» STATED TASK
Transcribe the data that follows precisely, omitting nothing.

» SUPPLIED DATA
--------------------

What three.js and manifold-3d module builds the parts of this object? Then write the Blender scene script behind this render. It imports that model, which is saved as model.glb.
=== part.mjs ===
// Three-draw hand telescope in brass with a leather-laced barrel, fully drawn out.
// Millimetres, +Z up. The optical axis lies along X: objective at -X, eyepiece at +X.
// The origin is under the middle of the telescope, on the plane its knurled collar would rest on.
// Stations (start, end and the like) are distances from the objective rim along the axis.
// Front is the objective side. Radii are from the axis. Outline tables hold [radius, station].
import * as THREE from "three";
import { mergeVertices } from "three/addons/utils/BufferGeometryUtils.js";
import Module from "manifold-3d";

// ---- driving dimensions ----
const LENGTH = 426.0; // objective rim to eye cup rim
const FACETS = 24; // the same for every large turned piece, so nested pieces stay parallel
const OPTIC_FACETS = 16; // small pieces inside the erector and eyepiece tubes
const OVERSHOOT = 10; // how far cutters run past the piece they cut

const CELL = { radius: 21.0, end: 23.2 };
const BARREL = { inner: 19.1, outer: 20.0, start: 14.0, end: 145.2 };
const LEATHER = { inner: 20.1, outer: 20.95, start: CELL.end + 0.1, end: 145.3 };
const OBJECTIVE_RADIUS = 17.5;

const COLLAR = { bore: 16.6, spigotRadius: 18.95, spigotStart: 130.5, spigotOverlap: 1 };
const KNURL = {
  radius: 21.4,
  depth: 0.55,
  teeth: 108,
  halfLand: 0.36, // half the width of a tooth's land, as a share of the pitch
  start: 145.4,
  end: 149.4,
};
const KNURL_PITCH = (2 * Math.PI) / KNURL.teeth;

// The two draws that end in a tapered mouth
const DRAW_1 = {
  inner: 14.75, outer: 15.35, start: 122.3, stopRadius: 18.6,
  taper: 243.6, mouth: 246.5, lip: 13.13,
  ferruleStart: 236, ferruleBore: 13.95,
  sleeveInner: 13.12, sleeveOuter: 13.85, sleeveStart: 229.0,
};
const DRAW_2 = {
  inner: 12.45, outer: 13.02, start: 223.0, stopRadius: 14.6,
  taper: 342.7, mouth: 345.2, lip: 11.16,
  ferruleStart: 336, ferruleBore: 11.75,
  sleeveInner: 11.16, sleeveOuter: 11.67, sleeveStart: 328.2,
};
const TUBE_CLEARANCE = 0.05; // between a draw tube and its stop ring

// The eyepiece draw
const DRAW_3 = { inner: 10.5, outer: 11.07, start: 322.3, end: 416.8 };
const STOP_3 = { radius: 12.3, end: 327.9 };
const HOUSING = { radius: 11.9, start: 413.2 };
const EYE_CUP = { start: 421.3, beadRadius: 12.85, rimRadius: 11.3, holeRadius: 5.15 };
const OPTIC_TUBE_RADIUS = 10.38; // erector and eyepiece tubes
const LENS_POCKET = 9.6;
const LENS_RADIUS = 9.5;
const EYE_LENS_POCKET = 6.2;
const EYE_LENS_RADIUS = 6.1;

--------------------

» RESULT OF THE TASK
What three.js and manifold-3d module builds the parts of this object? Then write the Blender scene script behind this render. It imports that model, which is saved as model.glb.
=== part.mjs ===
// Three-draw hand telescope in brass with a leather-laced barrel, fully drawn out.
// Millimetres, +Z up. The optical axis lies along X: objective at -X, eyepiece at +X.
// The origin is under the middle of the telescope, on the plane its knurled collar would rest on.
// Stations (start, end and the like) are distances from the objective rim along the axis.
// Front is the objective side. Radii are from the axis. Outline tables hold [radius, station].
import * as THREE from "three";
import { mergeVertices } from "three/addons/utils/BufferGeometryUtils.js";
import Module from "manifold-3d";

// ---- driving dimensions ----
const LENGTH = 426.0; // objective rim to eye cup rim
const FACETS = 24; // the same for every large turned piece, so nested pieces stay parallel
const OPTIC_FACETS = 16; // small pieces inside the erector and eyepiece tubes
const OVERSHOOT = 10; // how far cutters run past the piece they cut

const CELL = { radius: 21.0, end: 23.2 };
const BARREL = { inner: 19.1, outer: 20.0, start: 14.0, end: 145.2 };
const LEATHER = { inner: 20.1, outer: 20.95, start: CELL.end + 0.1, end: 145.3 };
const OBJECTIVE_RADIUS = 17.5;

const COLLAR = { bore: 16.6, spigotRadius: 18.95, spigotStart: 130.5, spigotOverlap: 1 };
const KNURL = {
  radius: 21.4,
  depth: 0.55,
  teeth: 108,
  halfLand: 0.36, // half the width of a tooth's land, as a share of the pitch
  start: 145.4,
  end: 149.4,
};
const KNURL_PITCH = (2 * Math.PI) / KNURL.teeth;

// The two draws that end in a tapered mouth
const DRAW_1 = {
  inner: 14.75, outer: 15.35, start: 122.3, stopRadius: 18.6,
  taper: 243.6, mouth: 246.5, lip: 13.13,
  ferruleStart: 236, ferruleBore: 13.95,
  sleeveInner: 13.12, sleeveOuter: 13.85, sleeveStart: 229.0,
};
const DRAW_2 = {
  inner: 12.45, outer: 13.02, start: 223.0, stopRadius: 14.6,
  taper: 342.7, mouth: 345.2, lip: 11.16,
  ferruleStart: 336, ferruleBore: 11.75,
  sleeveInner: 11.16, sleeveOuter: 11.67, sleeveStart: 328.2,
};
const TUBE_CLEARANCE = 0.05; // between a draw tube and its stop ring

// The eyepiece draw
const DRAW_3 = { inner: 10.5, outer: 11.07, start: 322.3, end: 416.8 };
const STOP_3 = { radius: 12.3, end: 327.9 };
const HOUSING = { radius: 11.9, start: 413.2 };
const EYE_CUP = { start: 421.3, beadRadius: 12.85, rimRadius: 11.3, holeRadius: 5.15 };
const OPTIC_TUBE_RADIUS = 10.38; // erector and eyepiece tubes
const LENS_POCKET = 9.6;
const LENS_RADIUS = 9.5;
const EYE_LENS_POCKET = 6.2;
const EYE_LENS_RADIUS = 6.1;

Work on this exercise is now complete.